I am so sorry for your losses. I know how you feel and my heart goes out to you. I don't think I will ever be the same after my losses. It's good to talk about it too because otherwise it can just seem like an invisible loss. Big Hugs
Thank you so much for sharing your story. It takes a lot of guts to talk about such painful experiences in such a heartfelt way. I make a lot of jokes on my blog because it's the best way I can deal with this crazy experience. But after I read your posts, I always feel a beautiful calmness about everything - particularly this one.
Your amazing positivity and outlook on this difficult chapter in our lives is very inspirational - and luckily - contagious :-) Thank you.
What a beautiful post. I am so sorry to read the details of your losses and cannot imagine what it must have been like to go through them.

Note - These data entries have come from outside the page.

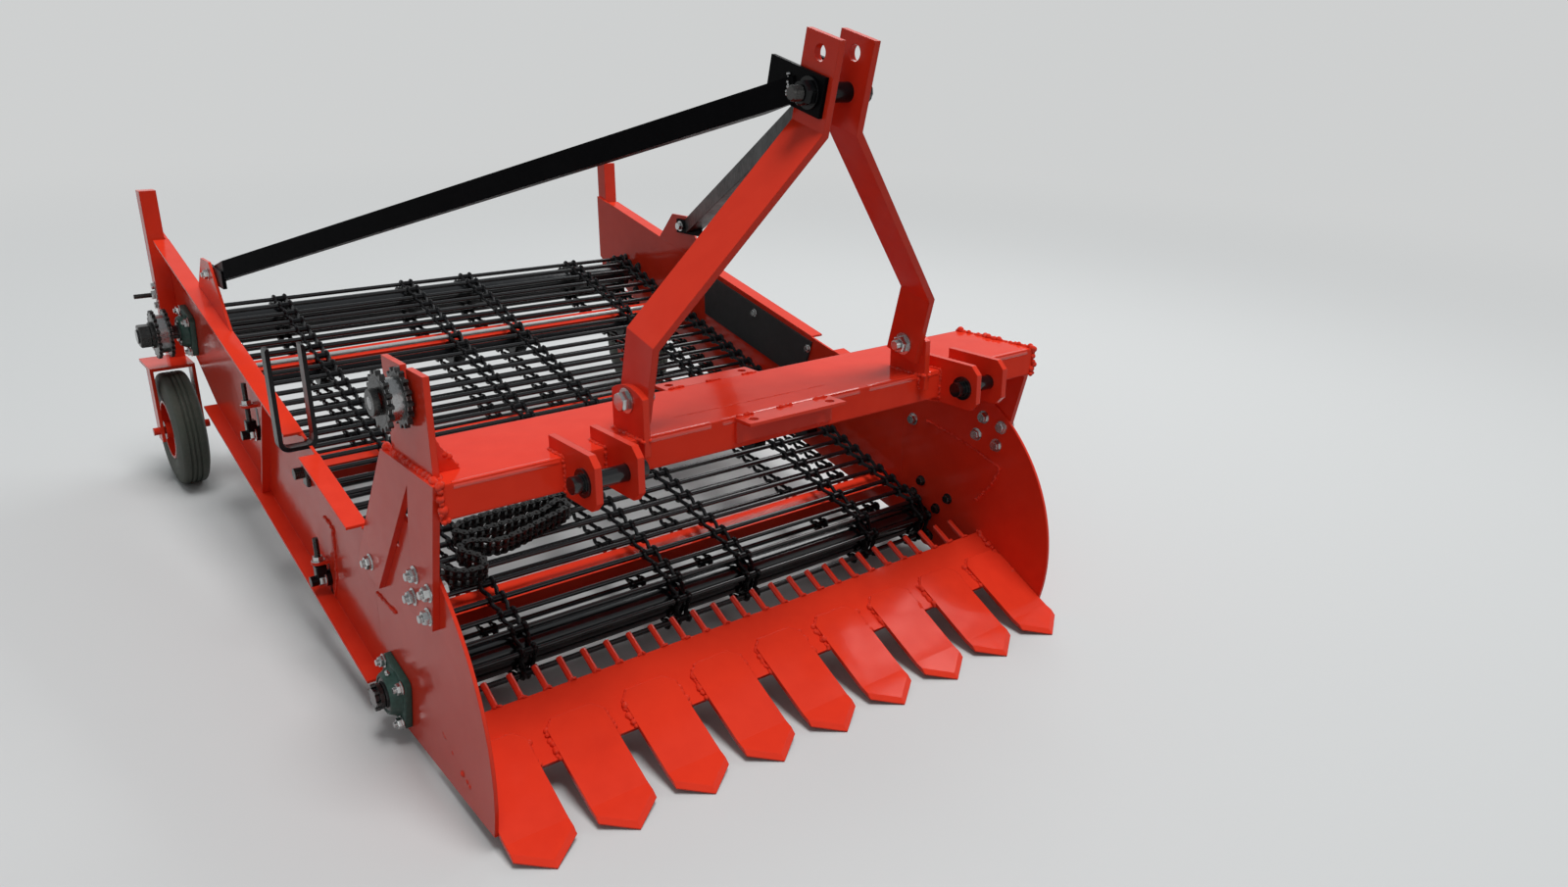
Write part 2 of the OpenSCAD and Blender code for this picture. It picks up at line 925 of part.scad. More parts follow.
// Fork plate on the beam's left end that carries the loose sprocket
stand_front_y = 25;
stand_rear_y = 190;
stand_rise = 155;
stand_slot_y = 100;
stand_slot_r = 12;
loose_z = 708;
slot_below = 30;
stand_t = 10;
stand_x = outer_half - stand_t;
spindle_cap = 6;
spindle_lip = 8;
run_side = 5;
gusset_y = 60;
gusset_t = 8;
gusset_reach = 42;
gusset_rise = 62;
sprocket_w = 2 * row_w + row_gap;
spindle_r = stand_slot_r - seat;
spindle_end = outer_half + 2 * run_side + sprocket_w;
module sprocket_stand() {
    color(paint)
    parked()
    on_left() {
        side_sheet(stand_x, stand_t)
        difference() {
            translate([stand_front_y, beam_top])
            square([stand_rear_y - stand_front_y, stand_rise]);
            translate([stand_slot_y, loose_z - slot_below])
            circle(r = stand_slot_r, $fn = 48);
            translate([stand_slot_y - stand_slot_r, loose_z - slot_below])
            square([2 * stand_slot_r, stand_rise]);
        }
        translate([stand_x, gusset_y, beam_top])
        rotate([90, 0, 0])
        linear_extrude(gusset_t)
        polygon([[0, 0], [0, gusset_rise], [-gusset_reach, 0]]);
        bar_x(stand_x - spindle_cap, stand_x, stand_slot_y, loose_z, stand_slot_r + spindle_lip);
        bar_x(stand_x, spindle_end, stand_slot_y, loose_z, spindle_r);
        bar_x(spindle_end, spindle_end + spindle_cap, stand_slot_y, loose_z, stand_slot_r + spindle_lip);
    }
}

// Duplex sprocket with its bore along X, from x = 0 to its full width
tooth_depth = 8;
module duplex_sprocket(bore, tip_r, teeth) {
    rotate([90, 0, 90])
    difference() {
        union() {
            cylinder(r = tip_r - tooth_depth - 3, h = sprocket_w, $fn = 64);
            for (row = [0, 1])
                translate([0, 0, row * (row_w + row_gap)])
                linear_extrude(row_w)
                difference() {
                    circle(r = tip_r, $fn = 64);
                    for (tooth = [0 : teeth - 1])
                        rotate(tooth * 360 / teeth)
                        translate([tip_r, 0])
                        circle(r = tooth_depth * 0.8, $fn = 16);
                }
        }
        translate([0, 0, -overcut])
        cylinder(r = bore, h = sprocket_w + 2 * overcut, $fn = 48);
    }
}

run_gap = 0.05;
module loose_sprocket() {
    color(steel)
    parked()
    translate([-outer_half - run_side - sprocket_w, stand_slot_y, loose_z])
    duplex_sprocket(spindle_r + run_gap, sprocket_r, sprocket_teeth);
}

drive_sprocket_x = -(outer_half + 52 + sprocket_w);
module drive_sprocket() {
    color(steel)
    parked()
    translate([drive_sprocket_x, drive_y, drive_z])
    duplex_sprocket(shaft_r + seat, drive_sprocket_r, drive_sprocket_teeth);
}

// Square four-bolt flange bearing round a shaft along X, from x = 0 outwards
bearing_side = 106;
bearing_t = 14;
bearing_hub_r = 36;
bearing_hub = 34;
module flange_bearing() {
    difference() {
        union() {
            rotate([90, 0, 90])
            linear_extrude(bearing_t)
            rotate(rail_slope)
            translate([-bearing_side / 2, -bearing_side / 2])
            square(bearing_side);
            bar_x(0, bearing_hub, 0, 0, bearing_hub_r);
        }
        bar_x(-overcut, bearing_hub + overcut, 0, 0, shaft_r + seat);
    }
}

module roller_bearings() {
    color(casting)
    parked()
    for (side = [0, 1])
        mirror([side, 0, 0])
        translate([outer_half, roller_y, roller_z])
        flange_bearing();
}

module drive_bearings() {
    color(casting)
    parked()
    for (side = [0, 1])
        mirror([side, 0, 0])
        translate([outer_half, drive_y, drive_z])
        flange_bearing();
}

// Fork over the wheel; its stem stands on the outside of the side plate's rear end
fork_w = 50;
fork_clear = 14;
stem_w = 45;
module wheel_fork() {
    crown_z = axle_z + tyre_r + fork_clear;
    half = fork_gap / 2 + fork_t;
    crown_front = axle_y - fork_w / 2;
    translate([track_half, 0, 0]) {
        for (side = [0, 1])
            mirror([side, 0, 0])
            difference() {
                translate([fork_gap / 2, crown_front, axle_z - fork_w / 2])
                cube([fork_t, fork_w, crown_z + fork_t / 2 - axle_z + fork_w / 2]);
                bar_x(fork_gap / 2 - overcut, half + overcut, axle_y, axle_z, axle_r + seat);
            }
        translate([-half, crown_front, crown_z])
        cube([2 * half, rail_end_y - crown_front, fork_t]);
        bar_x(track_half - axle_out, axle_out - track_half, axle_y, axle_z, axle_r);
    }
    translate([outer_half, rail_end_y - stem_w, crown_z + fork_t / 2])
    cube([flange_w, stem_w, rail_top(rail_end_y) + stem_rise - crown_z - fork_t / 2]);
}

module wheel_fork_left() {
    color(paint)
    parked()
    on_left()
    wheel_fork();
}

module wheel_fork_right() {
    color(paint)
    parked()
    wheel_fork();
}

rim_r = 78;
rim_hub_r = 24;
rim_hub_w = tyre_w + 6;
rim_dish = 12;
module rim() {
    translate([track_half, axle_y, axle_z])
    rotate([0, 90, 0])
    rotate_extrude($fn = 96)
    polygon([
        [axle_r + run_gap, -rim_hub_w / 2], [rim_hub_r, -rim_hub_w / 2],
        [rim_hub_r, -rim_dish], [rim_r - 6, -rim_dish],
        [rim_r - 6, -tyre_w / 2 + 4], [rim_r, -tyre_w / 2 + 4],
        [rim_r, tyre_w / 2 - 4], [rim_r - 6, tyre_w / 2 - 4],
        [rim_r - 6, rim_dish], [rim_hub_r, rim_dish],
        [rim_hub_r, rim_hub_w / 2], [axle_r + run_gap, rim_hub_w / 2]
    ]);
}

module rim_left() {
    color(paint)
    parked()
    on_left()
    rim();
}

module rim_right() {
    color(paint)
    parked()
    rim();
}

tyre_shoulder = 14;
module tyre() {
    translate([track_half, axle_y, axle_z])
    rotate([0, 90, 0])
    rotate_extrude($fn = 64)
    polygon([
        [rim_r + seat, -tyre_w / 2 + 6], [rim_r + 20, -tyre_w / 2],
        [tyre_r - tyre_shoulder, -tyre_w / 2], [tyre_r, -tyre_w / 2 + tyre_shoulder],
        [tyre_r, tyre_w / 2 - tyre_shoulder], [tyre_r - tyre_shoulder, tyre_w / 2],
        [rim_r + 20, tyre_w / 2], [rim_r + seat, tyre_w / 2 - 6]
    ]);
}

module tyre_left() {
    color(rubber)
    parked()
    on_left()
    tyre();
}

module tyre_right() {
    color(rubber)
    parked()
    tyre();
}

flap_front_y = 722;
flap_rear_y = 1215;
flap_t = 5;
flap_drop = 125;
flap_below = 14;
flap_cut = 40;
module rubber_flaps() {
    color(rubber)
    parked()
    for (side = [0, 1])
        mirror([side, 0, 0])
        side_sheet(inner_half - flap_t, flap_t)
        polygon([
            [flap_front_y, rail_top(flap_front_y) - flap_below],
            [flap_rear_y, rail_top(flap_rear_y) - flap_below],
            [flap_rear_y, rail_top(flap_rear_y) - flap_below - flap_drop],
            [flap_front_y + flap_cut, rail_top(flap_front_y + flap_cut) - flap_below - flap_drop]
        ]);
}

module chain_bracket() {
    color(black)
    parked()
    on_left()
    translate([bracket_inner_x, bracket_y - bracket_w / 2, bracket_seat_z])
    difference() {
        cube([bracket_outer_x - bracket_inner_x, bracket_w, bracket_rise]);
        translate([bracket_t, -overcut, bracket_t])
        cube([bracket_outer_x - bracket_inner_x - 2 * bracket_t, bracket_w + 2 * overcut, bracket_rise]);
    }
}

adjuster_front_y = 661;
adjuster_front_drop = 229;
adjuster_front_bolt = 41;
adjuster_rear_y = 1066;
adjuster_rear_drop = 103;
adjuster_rear_bolt = 68;
adjuster_tab_w = 28;
adjuster_tab_reach = 32;
adjuster_tab_t = 6;
stud_out = 18;
stud_r = 6;
stud_above = 50;
adjuster_bolt_r = 13;
adjuster_bolt_reach = 39;

// Threaded stud through a welded tab, down to the bolt that it sets in its slot
module adjuster(y, drop, bolt_drop) {
    translate([outer_half, y, rail_top(y) - drop]) {
        translate([0, -adjuster_tab_w / 2, -adjuster_tab_t])
        cube([adjuster_tab_reach, adjuster_tab_w, adjuster_tab_t]);
        translate([stud_out, 0, -bolt_drop])
        cylinder(r = stud_r, h = stud_above + bolt_drop, $fn = 24);
        bar_x(0, adjuster_bolt_reach, 0, -bolt_drop, adjuster_bolt_r);
    }
}

module adjusters() {
    color(zinc)
    parked()
    for (side = [0, 1])
        mirror([side, 0, 0]) {
            adjuster(adjuster_front_y, adjuster_front_drop, adjuster_front_bolt);
            adjuster(adjuster_rear_y, adjuster_rear_drop, adjuster_rear_bolt);
        }
}

// Drive chain laid to and fro on the web's upper run, standing on its side. Its folds are given
// from the web's left edge and from the front roller's axis, and a smooth line runs through them.
chain_t = 15;
chain_w = 40;
chain_steps = 3;
chain_folds = [
    [467, 306], [387, 297], [257, 294], [190, 286], [190, 256], [277, 254], [359, 260],
    [411, 282], [420, 256], [342, 230], [249, 208], [193, 228], [164, 212], [192, 172],
    [181, 145], [139, 150], [109, 180]
];
last_fold = len(chain_folds) - 1;
function fold(i) = chain_folds[max(0, min(last_fold, i))];
function chain_point(i, t) =
    let (a = fold(i - 1), b = fold(i), c = fold(i + 1), d = fold(i + 2))
    (2 * b + t * (c - a) + t * t * (2 * a - 5 * b + 4 * c - d)
        + t * t * t * (3 * b - 3 * c + d - a)) / 2;
chain_line = [
    for (k = [0 : last_fold * chain_steps])
        chain_point(floor(k / chain_steps), k / chain_steps - floor(k / chain_steps))
];
chain_last = len(chain_line) - 1;
function chain_run(k) = chain_line[min(k + 1, chain_last)] - chain_line[max(k - 1, 0)];
function chain_edge(k, side) =
    let (run = chain_run(k) / norm(chain_run(k)))
    chain_line[k] + side * chain_t / 2 * [-run[1], run[0]];
module drive_chain() {
    color(steel)
    parked()
    on_web_slope()
    translate([-web_half, 0, web_r + rod_r + seat])
    linear_extrude(chain_w)
    polygon(concat(
        [for (k = [0 : chain_last]) chain_edge(k, 1)],
        [for (k = [chain_last : -1 : 0]) chain_edge(k, -1)]
    ));
}

main_beam();
end_plate_left();
end_plate_right();
gearbox_mounts();
side_shield_left();
side_shield_right();
side_rail_left();
side_rail_right();
share_plate();
share_points();
finger_bars();
front_roller();
drive_shaft();
web();
web_joints();
support_rollers();
cross_members();
mast_leg_left();
mast_leg_right();
mast_lugs();
mast_spacer();
strut_left();
strut_right();
strut_tabs();
hitch_clevises();
hitch_pins();
sprocket_stand();
loose_sprocket();
drive_sprocket();
roller_bearings();
drive_bearings();
wheel_fork_left();
wheel_fork_right();
rim_left();
rim_right();
tyre_left();
tyre_right();
rubber_flaps();
chain_bracket();
adjusters();
drive_chain();
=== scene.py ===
"""Looks of the potato digger: paint, rods, chain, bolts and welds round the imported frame."""

import json
import math

import bmesh
import bpy
from mathutils import Matrix, Vector


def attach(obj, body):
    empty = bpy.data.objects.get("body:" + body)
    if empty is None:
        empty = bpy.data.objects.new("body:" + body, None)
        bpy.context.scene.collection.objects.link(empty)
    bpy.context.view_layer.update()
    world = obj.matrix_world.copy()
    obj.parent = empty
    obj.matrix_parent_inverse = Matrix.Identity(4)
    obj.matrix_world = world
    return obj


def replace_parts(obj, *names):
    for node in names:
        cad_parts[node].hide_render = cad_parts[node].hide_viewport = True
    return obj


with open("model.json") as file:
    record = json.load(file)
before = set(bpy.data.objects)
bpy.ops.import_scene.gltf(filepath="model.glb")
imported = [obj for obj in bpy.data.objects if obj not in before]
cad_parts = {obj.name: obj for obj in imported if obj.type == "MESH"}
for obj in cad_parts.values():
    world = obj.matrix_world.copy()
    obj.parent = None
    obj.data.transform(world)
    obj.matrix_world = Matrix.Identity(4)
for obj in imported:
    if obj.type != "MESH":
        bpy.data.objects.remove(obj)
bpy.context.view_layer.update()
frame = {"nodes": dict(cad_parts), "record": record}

# ---------------------------------------------------------------- working frame
# The machine is drawn with its beam level: X across, Y from the beam's front face to the rear,
# Z from the underside of the share points, in metres. WORK carries that into the parked frame.
HITCH_X, HITCH_Y, HITCH_Z = 0.4125, -0.060, 0.574
mounts = {m["name"]: m for m in frame["record"]["mounts"]}
beam_up = mounts["gearbox_hole_rear_left"]["axis"]
PARK_TILT = math.atan2(beam_up[1], beam_up[2])
WORK = (
    Matrix.Translation(mounts["lower_hitch_pin_left"]["pos_m"])
    @ Matrix.Rotation(-PARK_TILT, 4, "X")
    @ Matrix.Translation((HITCH_X, -HITCH_Y, -HITCH_Z))
)

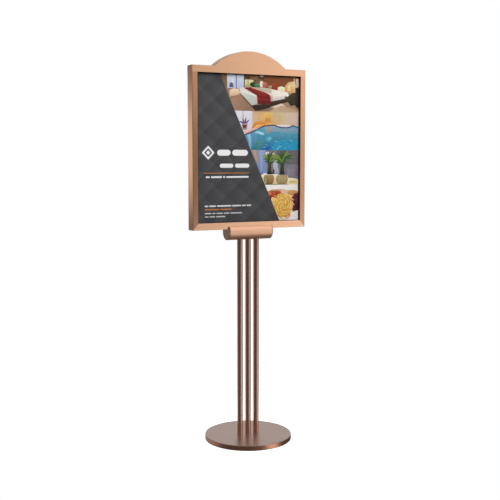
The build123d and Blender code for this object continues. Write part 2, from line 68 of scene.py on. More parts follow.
# ---- shader helpers -----------------------------------------------------------
class Nodes:
    """A short way to build one node tree."""

    def __init__(self, tree):
        self.tree = tree
        tree.nodes.clear()

    def add(self, kind, inputs=None, **settings):
        """A node, with its settings, and its inputs given as values or as other nodes' sockets."""
        node = self.tree.nodes.new(kind)
        for name, value in settings.items():
            setattr(node, name, value)
        for key, value in (inputs or {}).items():
            if isinstance(value, bpy.types.NodeSocket):
                self.tree.links.new(value, node.inputs[key])
            else:
                node.inputs[key].default_value = value
        return node

    def math(self, operation, a, b=0.0):
        """A math node's result."""
        return self.add("ShaderNodeMath", {0: a, 1: b}, operation=operation).outputs[0]

    def vector(self, operation, a, b=None):
        """A vector math node's outputs."""
        inputs = {0: a} if b is None else {0: a, 1: b}
        return self.add("ShaderNodeVectorMath", inputs, operation=operation).outputs

    def remap(self, value, low, high, to_low=0.0, to_high=1.0, smooth=True):
        """value from low..high to to_low..to_high, clamped."""
        inputs = {"Value": value, "From Min": low, "From Max": high, "To Min": to_low, "To Max": to_high}
        kind = "SMOOTHSTEP" if smooth else "LINEAR"
        return self.add("ShaderNodeMapRange", inputs, interpolation_type=kind).outputs["Result"]

    def mix(self, factor, a, b, blend="MIX"):
        """Two colours mixed."""
        node = self.add("ShaderNodeMix", {"Factor": factor}, data_type="RGBA", blend_type=blend)
        for socket, value in zip((node.inputs[6], node.inputs[7]), (a, b)):
            if isinstance(value, bpy.types.NodeSocket):
                self.tree.links.new(value, socket)
            else:
                socket.default_value = value
        return node.outputs[2]

    def grey(self, value):
        """A colour whose three channels are one value."""
        return self.add("ShaderNodeCombineColor", {0: value, 1: value, 2: value}).outputs[0]

    def split(self, vector):
        """A vector's X, Y and Z."""
        return self.add("ShaderNodeSeparateXYZ", {0: vector}).outputs

    def place(self, scale=(1, 1, 1)):
        """Object coordinates, scaled."""
        coordinates = self.add("ShaderNodeTexCoord").outputs["Object"]
        return self.add("ShaderNodeMapping", {"Vector": coordinates, "Scale": scale}).outputs["Vector"]

    def noise(self, vector, scale=1.0, detail=3.0, rough=0.5):
        """A noise texture's value."""
        inputs = {"Vector": vector, "Scale": scale, "Detail": detail, "Roughness": rough}
        return self.add("ShaderNodeTexNoise", inputs).outputs["Fac"]

    def bump(self, height, strength, distance):
        """A bump normal."""
        inputs = {"Height": height, "Strength": strength, "Distance": distance}
        return self.add("ShaderNodeBump", inputs).outputs["Normal"]

    def finish(self, **inputs):
        """The Principled shader and the material's output."""
        named = {key.replace("_", " "): value for key, value in inputs.items()}
        shader = self.add("ShaderNodeBsdfPrincipled", named)
        self.add("ShaderNodeOutputMaterial", {"Surface": shader.outputs[0]})
        return shader


def new_material(name):
    """A material and its empty node tree."""
    material = bpy.data.materials.new(name)
    material.use_nodes = True
    return material, Nodes(material.node_tree)


# ---- materials ----------------------------------------------------------------
NOISE = (0.3, 0.7)          # the range that a noise texture mostly keeps to
# BRONZE is the uprights' darker copy of BRONZE_FLAT: painted shade
BRONZE = srgb(214, 161, 126)
BRONZE_FLAT = srgb(238, 186, 148)
STREAKS_PER_M = 2600.0
STREAK_STRETCH = 14.0
STREAK_BUMP = (0.04, 0.1 * MM)
CLOUDS_PER_M = 9.0


def streaks_along(n, grain):
    """Fine streaks along X, along Z, or in rings round Z."""
    fine = STREAKS_PER_M
    if grain == "spun":
        at = n.add("ShaderNodeTexCoord").outputs["Object"]
        flat = n.vector("MULTIPLY", at, (1, 1, 0))[0]
        radius = n.vector("LENGTH", flat)["Value"]
        rings = n.add("ShaderNodeCombineXYZ", {"X": radius, "Y": n.split(at)["Z"]}).outputs[0]
        return n.noise(rings, fine, 4.0, 0.6)
    scales = {"x": (STREAK_STRETCH, fine, fine), "z": (fine, fine, STREAK_STRETCH)}
    return n.noise(n.place(scales[grain]), 1.0, 4.0, 0.6)


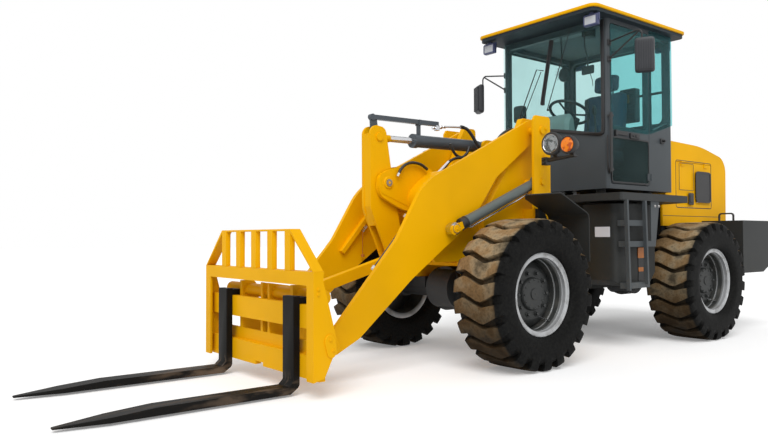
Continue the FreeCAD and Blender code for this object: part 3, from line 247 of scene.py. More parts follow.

You have taken something positive from something so heartbreaking...not everyone can do that and I'm in awe of your ability to do so.
thank you so much for sharing your story of your two babies. You told it so well - I felt I was with you through the whole thing. I hope that next time you are able to enjoy a long and healthy pregnancy and you get to bask in the glow of being pregnant and having everyone know about it when you are ready to tell. (BIG HUGS)
Thanks for sharing...I hope it was comforting to you to write about it. Awaiting your FET....
You write about your losses in such a beautiful way. I am so sorry you had to endure these experiences. But thank you for sharing them. M/c really do have a way of bonding us (in this community) all together all the more tightly.
I respect you for making the jump to donor eggs relatively quickly (like me). I love that you have a wide view of how your family can be built.